What should the first version include?

Start with one page. Write down who sets priorities for the next cycle, who approves scope changes, who approves releases, who breaks ties, and when the team ships.

Who should make the final scope decision?

Give final scope calls to one product owner, often the product manager for that area. They should take input from design, engineering, sales, and support, but one person needs the last word.

How should we handle late requests after planning?

Set a default rule: new work does not enter the current cycle unless someone approves it and removes something else. That stops the team from quietly carrying old work and new work at the same time.

Can two people share ownership of one product area?

One owner works best. If two people share final ownership, the team usually gets two priority lists and one long debate.

What release cadence usually works for a growing SaaS team?

Pick a pace the team can hold for months, not one sprint.
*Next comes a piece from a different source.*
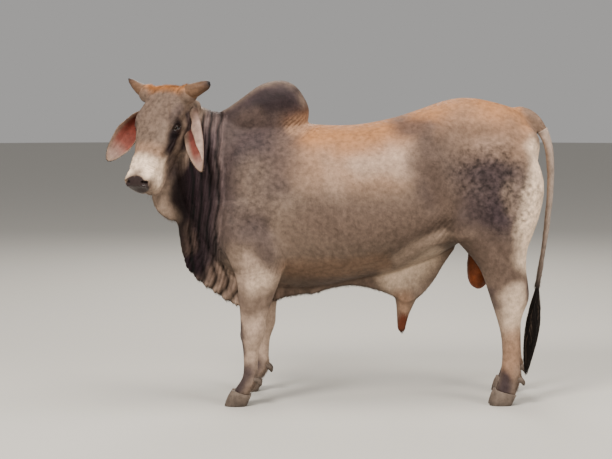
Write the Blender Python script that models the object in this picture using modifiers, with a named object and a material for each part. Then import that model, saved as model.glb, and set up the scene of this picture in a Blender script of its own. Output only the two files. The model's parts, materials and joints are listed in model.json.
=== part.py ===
"""A life-size standing zebu bull: hump, folded neck, dewlap, drooping ears, cloven feet and tufted tail.

Lengths are in metres. The bull faces -X with its left side towards -Y, and stands on z = 0.
"""

import math
import random

import bmesh
import bpy
import numpy as np
from mathutils import Matrix, Vector

BULL, HELPERS = "zebu_bull", "helpers"
GAP = 0.0003
FLESH_VOXEL = 0.007
MASS_VOXEL = 0.016
SIDES = {"left": -1, "right": 1}

# Trunk, from the chest to the rump: x, back, widest, belly, half width, roundness above and below.
TRUNK = [
    (-0.52, 1.14, 0.97, 0.82, 0.070, 2.0, 2.0),
    (-0.46, 1.27, 0.97, 0.70, 0.165, 2.0, 2.0),
    (-0.36, 1.35, 0.98, 0.61, 0.225, 1.9, 2.0),
    (-0.22, 1.38, 0.97, 0.57, 0.262, 1.8, 1.9),
    (-0.06, 1.365, 0.93, 0.545, 0.290, 1.9, 1.8),
    (0.08, 1.350, 0.92, 0.555, 0.318, 2.0, 1.9),
    (0.24, 1.350, 0.92, 0.590, 0.345, 2.1, 2.0),
    (0.40, 1.378, 0.94, 0.620, 0.345, 2.2, 2.1),
    (0.54, 1.420, 0.99, 0.665, 0.320, 2.4, 2.1),
    (0.66, 1.462, 1.06, 0.715, 0.288, 2.5, 2.2),
    (0.78, 1.482, 1.12, 0.785, 0.262, 2.2, 2.2),
    (0.92, 1.458, 1.14, 0.845, 0.240, 2.1, 2.1),
    (1.04, 1.415, 1.15, 0.900, 0.190, 2.0, 2.0),
    (1.12, 1.330, 1.15, 0.960, 0.110, 2.0, 2.0),
]

# Hump: x, top, widest, base, half width, roundness above and below.
HUMP = [
    (-0.46, 1.395, 1.34, 1.25, 0.030, 2.0, 2.0),
    (-0.39, 1.425, 1.36, 1.20, 0.070, 2.0, 2.0),
    (-0.31, 1.480, 1.39, 1.20, 0.100, 2.1, 2.0),
    (-0.22, 1.542, 1.42, 1.22, 0.120, 2.2, 2.0),
    (-0.12, 1.563, 1.43, 1.24, 0.122, 2.3, 2.0),
    (-0.05, 1.535, 1.43, 1.27, 0.105, 2.3, 2.0),
    (-0.005, 1.475, 1.42, 1.33, 0.070, 2.1, 2.0),
    (0.015, 1.430, 1.41, 1.38, 0.020, 2.0, 2.0),
]

# Neck, from inside the shoulders to the skull: x, y, crest, widest, throat, half width.
NECK = [
    (-0.24, 0.000, 1.330, 1.02, 0.640, 0.205),
    (-0.36, 0.000, 1.385, 1.04, 0.650, 0.192),
    (-0.44, 0.000, 1.414, 1.08, 0.700, 0.168),
    (-0.51, -0.005, 1.440, 1.14, 0.790, 0.146),
    (-0.575, -0.012, 1.468, 1.22, 0.900, 0.130),
    (-0.640, -0.022, 1.485, 1.30, 1.040, 0.114),
]

# Limbs, in level slices: height, front, rear, distance from the middle plane, half width.
FORELEG = [
    (0.98, -0.430, -0.170, 0.165, 0.095),
    (0.84, -0.425, -0.110, 0.190, 0.105),
    (0.72, -0.375, -0.090, 0.200, 0.096),
    (0.62, -0.338, -0.118, 0.197, 0.082),
    (0.52, -0.326, -0.155, 0.192, 0.068),
    (0.43, -0.318, -0.185, 0.188, 0.058),
    (0.345, -0.316, -0.196, 0.186, 0.060),
    (0.275, -0.306, -0.222, 0.185, 0.046),
    (0.200, -0.302, -0.230, 0.185, 0.040),
    (0.145, -0.306, -0.230, 0.186, 0.045),
    (0.110, -0.322, -0.236, 0.187, 0.050),
    (0.080, -0.345, -0.255, 0.188, 0.050),
    (0.045, -0.368, -0.272, 0.188, 0.053),
    (0.020, -0.376, -0.280, 0.188, 0.053),
]
HINDLEG = [
    (1.24, 0.700, 1.090, 0.130, 0.100),
    (1.08, 0.660, 1.140, 0.160, 0.122),
    (0.94, 0.665, 1.125, 0.172, 0.122),
    (0.83, 0.685, 1.090, 0.175, 0.112),
    (0.75, 0.762, 1.062, 0.176, 0.095),
    (0.66, 0.830, 1.058, 0.177, 0.076),
    (0.58, 0.862, 1.070, 0.176, 0.062),
    (0.51, 0.885, 1.072, 0.174, 0.056),
    (0.43, 0.912, 1.042, 0.172, 0.052),
    (0.34, 0.936, 1.030, 0.171, 0.041),
    (0.25, 0.944, 1.031, 0.171, 0.039),
    (0.185, 0.941, 1.035, 0.171, 0.043),
    (0.145, 0.935, 1.041, 0.171, 0.050),
    (0.105, 0.923, 1.031, 0.171, 0.050),
    (0.045, 0.901, 1.014, 0.171, 0.053),
    (0.020, 0.893, 1.006, 0.171, 0.053),
]
LIMB_ROUNDNESS = 2.2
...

For many growing SaaS teams, a fixed weekly or every-two-weeks release works well because people can plan around it and trust it.

What counts as a real emergency?

A real emergency affects live customers, money, security, or uptime right now. A sales request, a founder idea, or a nice-to-have change usually belongs in the next normal cycle.

How do we try this without changing the whole company at once?

Run it in one product area for a month. Choose something with clear boundaries, name one owner, set the release rhythm, and watch where approvals or handoffs still stall.

What usually brings the churn back?

Chaos usually returns through exceptions. One late change, one side list, or one founder request that skips the rules can pull the team back into constant interruption.

When should we ask for outside help?

Bring in outside help when the same conflict repeats every week even after you wrote roles down. A fractional CTO can spot fuzzy decision rights, reset ownership, and give the team a simpler release process without a full reorg.